Dienstag, November 16, 2004

Der erste Schnee

Manche wollen ihn ja riechen können, denn da liegt er ja in der Luft - bevor er fällt, aber mir ist das bisher noch nie gelungen, ihn zu riechen. So kam er auch heuer wieder überraschend - nicht gerade aus heiterem Himmel, aber heiter und schön war der erste Flockentanz trotzdem.
Ich liebe Schnee, in allen Variationen, doch wenn es dazu richtig kalt ist, obwohl, dann schneit es kaum, dann muß er schon da liegen und wenn der dann unter den Schuhen knirscht, wenn das Mondlicht in jedem Schneekristall funkelt, dann funkeln auch meine Augen vor Freude.
Der erste Schnee war heuer, und das war keine Überraschung, naß und schwer. Sehr schwer, und wie es überall zu sehen ist, für viele Äste, Wipfel ja ganze Bäume zu schwer. Abgebrochen, geknickt, gebogen, abgerissen, zerfetzt, aufgesplittert. Die Bäume tun mir Leid, auch sie haben ihr bestes gegeben und nun fehlt ihnen plötzlich der Wipfel - entstellt, ein Leben lang. Nur, wissen sie schon davon? Sind sie nicht in einer langen, tiefen Winterruhe? Und wie tief ist diese Ruhe? Spüren sie den zerrenden Wind, den lastenden Schnee trotzdem? Oder erwachen sie im Frühjahr zu neuem Leben und spüren erst dann ihr Leid, beginnen erst dann zu sterben, weil sie zu viel verloren, zu viel eingebüßt haben?

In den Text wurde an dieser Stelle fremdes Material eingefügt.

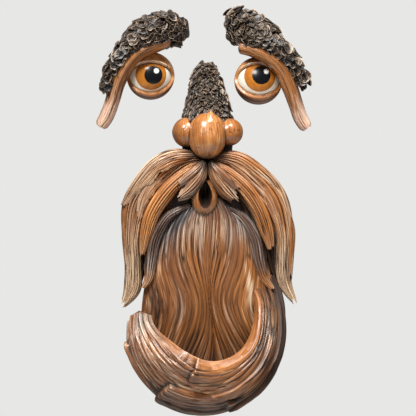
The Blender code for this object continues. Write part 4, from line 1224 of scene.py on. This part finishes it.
def add_flake(skin, point, normal, along, size, long, rng, curled, laid):
    """One flake of bark: a thin curled plate with ridges round it, whose free end stands off the roll."""
    swing = rng.uniform(-0.7, 0.7)
    side = np.cross(normal, along)
    turned = along * math.cos(swing) + side * math.sin(swing)
    along, side = turned, side * math.cos(swing) - along * math.sin(swing)
    tilt = laid * rng.uniform(0.18, 0.50)
    lifted = along * math.cos(tilt) + normal * math.sin(tilt)
    upright = normal * math.cos(tilt) - along * math.sin(tilt)
    turn = np.linspace(0, 2 * math.pi, FLAKE_SEGMENTS, endpoint=False)
    wave = sum(rng.uniform(-0.13, 0.13) * np.cos(k * turn + rng.uniform(0, 6.3)) for k in (1, 2, 3, 5))
    jag = np.array([rng.uniform(-0.09, 0.09) for _ in range(FLAKE_SEGMENTS)])
    reach = size * (1 + wave + jag)
    ring = (np.arange(1, FLAKE_RINGS + 1) / FLAKE_RINGS)[:, None]
    a = np.cos(turn) * reach * ring
    b = np.sin(turn) * reach * ring * long
    phase = rng.uniform(0, 6.3)
    ripple = FLAKE_RIPPLE * np.sin(2 * math.pi * 2.1 * ring + phase + 0.6 * np.sin(turn * 2 + phase))
    lift = curled * size * ring**2 * (1 + 0.5 * np.sin(2 * turn + phase)) + ripple + FLAKE_STAND_OFF
    top = point + a[..., None] * side + b[..., None] * lifted + lift[..., None] * upright
    thick = FLAKE_EDGE_THICKNESS + FLAKE_MIDDLE_THICKNESS * (1 - ring) + 0 * turn
    low = top - thick[..., None] * upright
    centre = point + 0.0008 * upright
    root = point - FLAKE_ROOT_DEPTH * normal
    tone = rng.uniform(0.1, 0.9)
    cool = rng.uniform(0.0, 0.9) ** 2
    brushed = 0.55 + 0.40 * np.sin(turn + phase) + rng.uniform(-0.2, 0.3)
    hollow = unit(0.85 - 0.55 * ring - 1100 * ripple)
    worn = unit(0.02 + 0.9 * brushed * ring**5 + 900 * unit(ripple) * brushed)
    strand = stacked(a / MM, b / MM, 0 * a)
    # The underside of each flake and its root are painted dark, as painted shade under the flake.
    under_paint = np.array([0.75, 0.1, 0.0])
    first = skin.add(centre[None], np.zeros(3), np.array([0.6, 0.1, cool]), tone)[0]
    upper = skin.add(top, strand, stacked(hollow, worn, cool), tone)
    lower = skin.add(low[::-1], strand[::-1], under_paint, tone * 0.5)
    last = skin.add(root[None], np.zeros(3), under_paint, tone)[0]
    skin.grid(np.concatenate([upper, lower]), close_columns=True)
    for i in range(FLAKE_SEGMENTS):
        j = (i + 1) % FLAKE_SEGMENTS
        skin.cap((first, upper[0][j], upper[0][i]))
        skin.cap((last, lower[-1][i], lower[-1][j]))


def flakes_over(skin, lock, part, origin, seed, radius, spacing, long, curled, limits=(-0.95, 0.95)):
    """Overlapping rows of flakes over a roll of bark."""
    rng = random.Random(seed)
    rows = max(3, round(lock["bark_to"] * lock_length(lock, part) / spacing))
    for row in range(rows):
        t = lock["bark_to"] * (row + 0.5) / rows
        half = float(blend(lock["half_width"], t)) * part
        columns = max(2, round(2.7 * half / spacing))
        for column in range(columns):
            q = 2 * (column + 0.5 + 0.25 * (-1) ** row) / columns - 1
            q = q + rng.uniform(-0.5, 0.5) / columns
            if t > 0.16:
                q = min(limits[1], max(limits[0], q))
            shifted = min(0.985, max(0.01, t + rng.uniform(-0.35, 0.35) / rows))
            spot = surface_frame(lock, q, shifted, part, origin)
            size = radius * rng.uniform(0.75, 1.25)
            laid = 1 - 0.6 * float(past(abs(q), 0.6, 0.3))
            length = long * rng.uniform(0.85, 1.2)
            add_flake(skin, *spot, size, length, rng, curled * rng.uniform(0.4, 1.5), laid)


def bark_roll(name, material, lock, seed, rear, part=FEEDER_PART, origin=ORIGIN):
    """The dark roll that carries the flakes."""
    return make_lock(
        name, material, lock, "bark", seed, rear, part, origin, fine=1.6, ragged=0.0, columns=ROLL_COLUMNS
    )


class TREEFACE_OT_nose_bark(bpy.types.Operator):
    """The bridge of the nose, covered in fine shaggy flakes of bark"""

    bl_idname = "treeface.nose_bark"
    bl_label = "Nose bark"

    def execute(self, context):
        settings = context.scene.tree_face_bark
        material = bark_material(settings)
        roll = bark_roll("nose_bridge", material, NOSE_BARK, SEEDS["nose_bridge"], 0.0)
        cut_away(roll, nail_cutter(*FEEDER_HOLE))
        belongs(roll, FEEDER)
        skin = Skin()
        radius = settings.nose_flake_radius
        seed = SEEDS["nose_flakes"]
        flakes_over(skin, NOSE_BARK, FEEDER_PART, ORIGIN, seed, radius, 1.25 * radius, 1.9, 0.36)
        belongs(skin.object("nose_bark_flakes", material, FLAKE_SHARP_ANGLE), FEEDER)
        return {"FINISHED"}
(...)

Vom menschlich-zentrierten Nutzen-Standpunkt sah ich Schäden über Schäden und doch war es nur die gleiche gestalterische Kraft der Natur, die mich, durch ihr anarchisches Auftreten, bei vom Wind umgeworfenen Bäumen, so begeistert. Denn meist sind es Baumarten die dort nicht hingehörten, wo sie gestanden sind, sondern vom Menschen gefördert wurden - Buchen oder gar Fichten wo Erlen oder Eschen wachsen sollten. Windwürfe ziehen mich an. Wenn ganze Bäume plötzlich am Boden liegen, mit aufgerissenen Wurzeltellern, dann begreift man erst welch große, beeindruckende Wesen diese Bäume sind. Ich gehe sie meist ab, von den Wurzeln bis in den Wipfelbereich, wo ich balancieren muß. Eine besondere Erfahrung (obwohl ich gehe - ich ergehe mich in der Erfahrung, sozusagen).
Und nun die vielen Schneebrüche - keine Schäden, nur Veränderung!